To construct composite sections, we used an interactive software package ("Splicer" v. 2.0) developed specifically for this purpose by the Borehole Research Group at Lamont-Doherty Earth Observatory. This program is based on correlation software developed for Leg 138 (Hagelberg et al., 1992). The software allows the operator to align corresponding features in data from adjacent holes, based on visual graphics and the correlation coefficient for a user-defined depth interval (typically 2 m long). Features were aligned by linearly adjusting the ODP coring depths (mbsf), measured from the length of drill string advanced, on a core-by-core basis. For each core in each hole, we used a single tie to one other core from a different hole; no depth adjustments (stretching or squeezing) were made within a core. The resulting adjusted depth scale is the meters composite depth scale (mcd) and the section produced by the aligned cores is termed a composite depth section (Fig. F11B).

Offsets between the mbsf and mcd scales arise both from random uncertainty in mbsf depths resulting from ship motion and heave, and from differential distortion of cores during the coring and retrieval process, for example, core expansion caused by rebound. The composite section is thus longer than the in situ section, typically by about 10%. Because the depth of each core is adjusted by a single constant, and distortion of any specific interval is different in different holes, this procedure does not align all features between holes. Depth adjustments/tie points were chosen to both optimize the correlation among multiple holes and to facilitate construction of a single representative "spliced record" from aligned cores. Where an appropriate depth adjustment for a single core was uncertain, or overlapping data from other holes were unavailable, the depth adjustment applied was the cumulative offset from the overlying aligned cores.

A table in each site chapter summarizes core offsets for conversion from the mbsf to the mcd scales. For each section of each core, the depth adjustment required to convert from the mbsf depth scale to the mcd scale is given. The last two columns in each table give the cumulative depth offset added to the ODP curatorial sub-bottom depth (mbsf) and the composite depth (in mcd), respectively. The mcd depth for any sample equals the mbsf depth plus the offset.

Splice Construction

After composite section construction, we assembled a single spliced record representative of the complete recovered sedimentary sequence at each site.

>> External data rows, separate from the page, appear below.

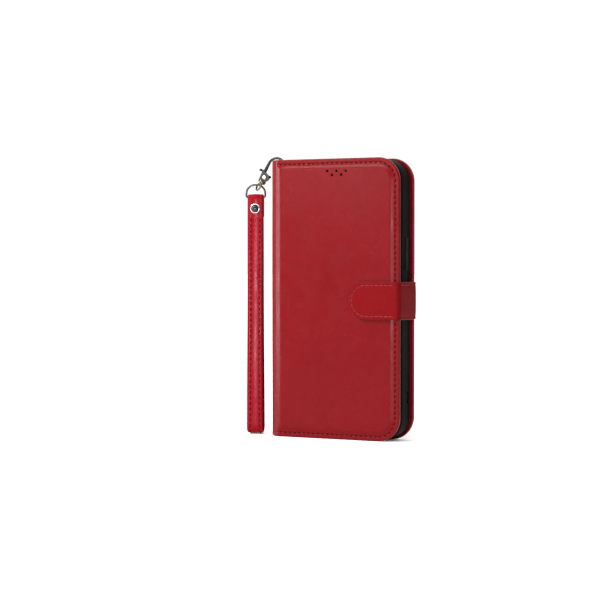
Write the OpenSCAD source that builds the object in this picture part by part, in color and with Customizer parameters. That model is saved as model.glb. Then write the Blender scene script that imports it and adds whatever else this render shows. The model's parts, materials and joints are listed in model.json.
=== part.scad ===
// Wallet case for a large phone: a folding leather cover with card pockets and a magnetic clasp,
// a soft shell that grips the phone, and a wrist strap clipped through the spine.
// Frame: X to the opening edge, Y to the back, Z up. The origin is on the bottom edge of the rear
// cover, at mid width and mid thickness. Millimetres.

/* [Cover] */
// Height of both covers
cover_h = 167; // [160:1:175]
// Overall width, from the outside of the spine to the opening edge
cover_w = 90; // [88:1:94]
// Closed thickness over the stitched borders
case_t = 20.4; // [20:0.2:22]
// Corner radius at the opening edge
corner_r = 14; // [8:1:18]
// Outer leather thickness
leather_t = 0.9; // [0.7:0.1:1]
// Stiffening board thickness
board_t = 0.8; // [0.6:0.1:0.9]
// Lining thickness
lining_t = 0.6; // [0.4:0.1:0.7]
// Foam under the raised front panel
foam_t = 0.6; // [0.3:0.1:0.8]
// Distance of the stitching from the edge
stitch_inset = 2.8; // [2:0.1:3.5]
// Stitch pitch
stitch_pitch = 3.2; // [2.8:0.1:4]

/* [Phone] */
// Width of the phone that the shell holds
phone_w = 78.6; // [76:0.2:79]
// Height of the phone
phone_h = 161.6; // [158:0.2:162]
// Thickness of the phone
phone_t = 8.25; // [7.5:0.05:8.6]

/* [Shell] */
// Wall thickness of the soft shell
shell_t = 1.5; // [1.2:0.1:1.6]
// How far the covers reach past the shell at the opening edge
shell_overhang = 1.8; // [1.5:0.1:2.5]
// Radius of each lanyard hole
lanyard_r = 0.9; // [0.7:0.1:1]
// Travel of a button pad
button_travel = 0.4; // [0.2:0.1:0.5]

/* [Clasp] */
// Width of the clasp strap
clasp_w = 22; // [18:1:26]
// How far the tab reaches over the front cover
clasp_reach = 32; // [26:1:36]
// Thickness of one clasp layer
clasp_layer_t = 0.8; // [0.6:0.1:0.8]

/* [Wrist strap] */
// Width of the wrist strap
strap_w = 9.8; // [8:0.2:10]
// Thickness of the strap leather
strap_t = 1.3; // [1:0.1:1.4]
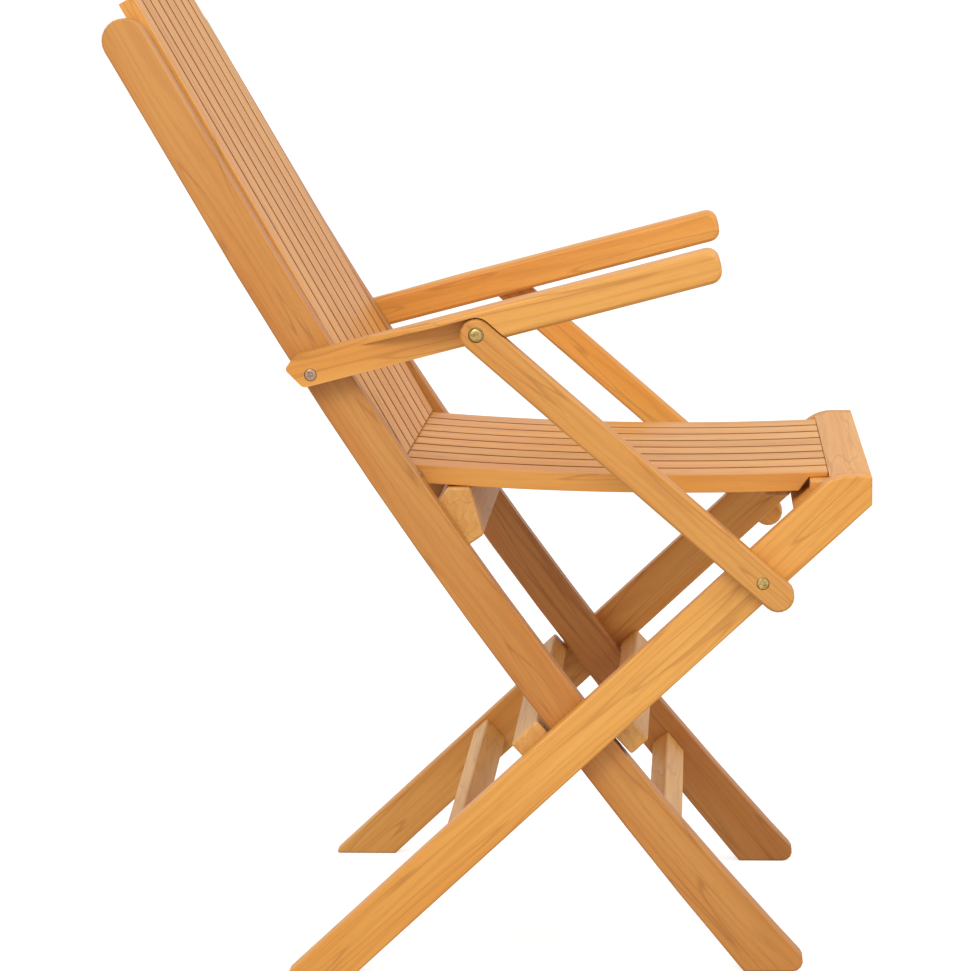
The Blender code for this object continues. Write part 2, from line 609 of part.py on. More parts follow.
def build_strut(word, side, wood, body):
    top_x, top_z = arm_point(STRUT_SCREW_U, STRUT_SCREW_W)
    slope = strut_slope()
    foot = (STRUT_FOOT_X + STRUT_OVERRUN * math.cos(slope), STRUT_FOOT_Z + STRUT_OVERRUN * math.sin(slope))
    radius = STRUT_WIDTH / 2
    quarter = math.pi / 2
    outline = arc((top_x, top_z), radius, slope + quarter, slope + 3 * quarter, 10)
    outline += arc(foot, radius, slope - quarter, slope + quarter, 10)
    strut = board("arm_strut_" + word, outline, side * STRUT_IN, side * STRUT_OUT, wood, body, chamfer=0.002)
    for x, z, head in ((top_x, top_z, WASHER_RADIUS), (STRUT_FOOT_X, STRUT_FOOT_Z, SCREW_HEAD_RADIUS)):
        depth = SCREW_RECESS + SCREW_HEAD_HEIGHT + TOUCH_GAP
        if head == WASHER_RADIUS:
            depth += WASHER_THICKNESS + TOUCH_GAP
        inner, outer = side * (STRUT_IN - GAP_OVERRUN), side * (STRUT_OUT + DRILL_OVERRUN)
        drill(strut, x, z, SCREW_SHANK_RADIUS + HOLE_CLEARANCE, inner, outer)
        drill(strut, x, z, head + SINK_CLEARANCE, side * (STRUT_OUT - depth), outer)


def build_screw(name, x, z, side, face_y, end_y, metal, body):
    """A socket-head screw: its head just below the wood's face, its end deep in the board behind."""
    head_y = face_y - SCREW_RECESS
    neck_y = head_y - SCREW_HEAD_HEIGHT
    profile = [(0.0, head_y), (SCREW_HEAD_RADIUS - SCREW_EDGE, head_y),
               (SCREW_HEAD_RADIUS, head_y - SCREW_EDGE), (SCREW_HEAD_RADIUS, neck_y),
               (SCREW_SHANK_RADIUS, neck_y), (SCREW_SHANK_RADIUS, end_y), (0.0, end_y)]
    screw = turned(name, profile, x, z, side, metal, body)
    socket = arc((x, z), SOCKET_ACROSS_FLATS / math.sqrt(3), 0.0, 2 * math.pi, 6)[:-1]
    cutter = prism_cutter(name + "_socket", socket, side * (head_y - SOCKET_DEPTH), side * (head_y + 0.001))
    cut(screw, cutter, "socket")


def build_washer(name, x, z, side, outer_y, metal, body):
    hole = SCREW_SHANK_RADIUS + HOLE_CLEARANCE
    inner_y = outer_y - WASHER_THICKNESS
    profile = [(hole, outer_y), (WASHER_RADIUS, outer_y), (WASHER_RADIUS, inner_y), (hole, inner_y),
               (hole, outer_y)]
    turned(name, profile, x, z, side, metal, body)


def main():
    for obj in list(bpy.data.objects):
        bpy.data.objects.remove(obj)
    for collection in (PARTS, CUTTERS):
        bpy.context.scene.collection.children.link(collection)

    teak = make_material("oiled_teak", (0.62, 0.32, 0.10), 0.45)
    rail_teak = make_material("teak_rails", (0.58, 0.33, 0.14), 0.50)
    steel = make_material("zinc_plated_steel", (0.62, 0.60, 0.55), 0.35, 1.0)
    brass = make_material("brass", (0.70, 0.55, 0.25), 0.30, 1.0)

    frame = body_empty("back_frame_body", 0.0, 0.0)
    build_stiles(teak, frame)
    build_back(teak, frame)
    build_frame_rails(rail_teak, frame)

    legs = body_empty("rear_leg_body", PIVOT_X, PIVOT_Z)
    build_rear_legs(teak, legs)
    build_plank(teak, legs)
    build_leg_rails(rail_teak, legs)

    seat = body_empty("seat_body", SEAT_PIVOT_X, SEAT_PIVOT_Z)
    build_seat(teak, steel, seat)

    strut_x, strut_z = arm_point(STRUT_SCREW_U, STRUT_SCREW_W)
    for word, side in SIDES.items():
        pin_out = LEG_IN + PIVOT_PIN_REACH
        pin_in = STILE_OUT - PIVOT_PIN_REACH
        profile = [(0.0, pin_out), (PIVOT_PIN_RADIUS, pin_out), (PIVOT_PIN_RADIUS, pin_in), (0.0, pin_in)]
        turned("leg_pivot_pin_" + word, profile, PIVOT_X, PIVOT_Z, side, steel, frame)
        arm_body = body_empty("armrest_%s_body" % word, ARM_PIVOT_X, ARM_PIVOT_Z)
        build_armrest(word, side, teak, arm_body)
        strut_body = body_empty("arm_strut_%s_body" % word, strut_x, strut_z)
        build_strut(word, side, teak, strut_body)
        build_screw("armrest_screw_" + word, ARM_PIVOT_X, ARM_PIVOT_Z, side, LEG_OUT, STILE_OUT - ARM_SCREW_BITE,
                    steel, frame)
        washer_y = STRUT_OUT - SCREW_RECESS - SCREW_HEAD_HEIGHT - TOUCH_GAP
        build_screw("strut_top_screw_" + word, strut_x, strut_z, side, STRUT_OUT,
                    LEG_OUT - STRUT_SCREW_BITE, brass, arm_body)
        build_washer("strut_top_washer_" + word, strut_x, strut_z, side, washer_y, brass, arm_body)
        # the lower screw stays with the strut and stops just short of the rear leg
        build_screw("strut_foot_screw_" + word, STRUT_FOOT_X, STRUT_FOOT_Z, side, STRUT_OUT,
                    STRUT_IN, brass, strut_body)


main()
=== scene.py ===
# %% [markdown]
# A folding teak armchair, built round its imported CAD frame.
# The frame gives every solid its place and says which pieces move together.
# This lesson gives each piece its finished wood or metal surface, in the same metres.

# %% Load the frame
import json
import math

import bmesh
import bpy
from mathutils import Matrix, Vector

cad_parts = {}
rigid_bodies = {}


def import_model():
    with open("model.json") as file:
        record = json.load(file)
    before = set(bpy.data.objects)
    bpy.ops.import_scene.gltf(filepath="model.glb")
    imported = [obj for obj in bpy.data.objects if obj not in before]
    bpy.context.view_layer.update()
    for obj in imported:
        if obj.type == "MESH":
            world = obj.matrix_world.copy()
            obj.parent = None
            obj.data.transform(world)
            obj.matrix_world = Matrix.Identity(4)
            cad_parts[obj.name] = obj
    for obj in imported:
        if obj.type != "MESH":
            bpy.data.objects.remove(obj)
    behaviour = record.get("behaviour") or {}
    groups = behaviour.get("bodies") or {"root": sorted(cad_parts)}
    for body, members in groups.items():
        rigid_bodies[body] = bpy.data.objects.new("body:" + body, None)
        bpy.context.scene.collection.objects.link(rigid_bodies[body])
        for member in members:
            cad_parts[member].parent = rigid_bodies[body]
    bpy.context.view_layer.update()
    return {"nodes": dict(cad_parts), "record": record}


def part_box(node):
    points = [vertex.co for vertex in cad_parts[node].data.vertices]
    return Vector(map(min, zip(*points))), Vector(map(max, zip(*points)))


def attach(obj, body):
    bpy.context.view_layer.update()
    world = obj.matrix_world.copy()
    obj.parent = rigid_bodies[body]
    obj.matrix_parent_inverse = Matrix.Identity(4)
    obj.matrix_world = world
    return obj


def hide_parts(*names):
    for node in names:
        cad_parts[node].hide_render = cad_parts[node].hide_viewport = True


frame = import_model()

BODIES = frame["record"]["behaviour"]["bodies"]
BODY_OF = {node: body for body, nodes in BODIES.items() for node in nodes}

# %% [markdown]
# Colours are chosen as sRGB hex values, the way a paint chart gives them.
# Blender's shaders work in linear light, so one function turns one into the other.

# %% Colours
def linear(hex_colour):
    """Linear RGBA from an sRGB hex value."""
    channels = [int(hex_colour[i:i + 2], 16) / 255 for i in (1, 3, 5)]
    return [c / 12.92 if c <= 0.04045 else ((c + 0.055) / 1.055) ** 2.4 for c in channels] + [1.0]


# %% [markdown]
# Shader trees and Geometry Nodes trees are both nodes joined by links.
# One small function adds a node, sets its settings, and fills each input with a value or a link.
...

Conceptually, building the "splice" consists of patching the intervals missing in a single hole with data from adjacent holes. The advantage of the spliced record is that it provides a single representative record of any lithologic parameter (e.g., magnetic susceptibility, spectral reflectance, or GRAPE), and it is ideally suited to guide sampling plans for high-resolution paleoceanographic studies. The output of this procedure is called the "spliced record."

Splice tie points ideally were made between adjacent holes at the level of visually obvious features that are strongly correlated between holes and where the parameter measured differs by less than 10% between holes. Because there is some stretching and/or compression within cores, the precise length of the splice depends on which intervals of core were selected to build it. Each splice was constructed by beginning at the mud line at the top of the composite section and working downwards. Intervals were chosen for the splice so that section continuity was maintained while disturbed intervals were avoided. An example is given in Figure F12. Splice tie points always connect features with exactly the same composite depths. As a result, the final alignment of the adjacent holes may be slightly different (Fig. F12) from the one giving the best overall visual or quantitative hole-to-hole correlation. Further adjustments to the composite depth section by expanding and compressing the depth scale within individual core intervals is required to align all features exactly (e.g., Hagelberg et al., 1995). Tables that give the tie points for construction of the spliced records are presented in each site chapter.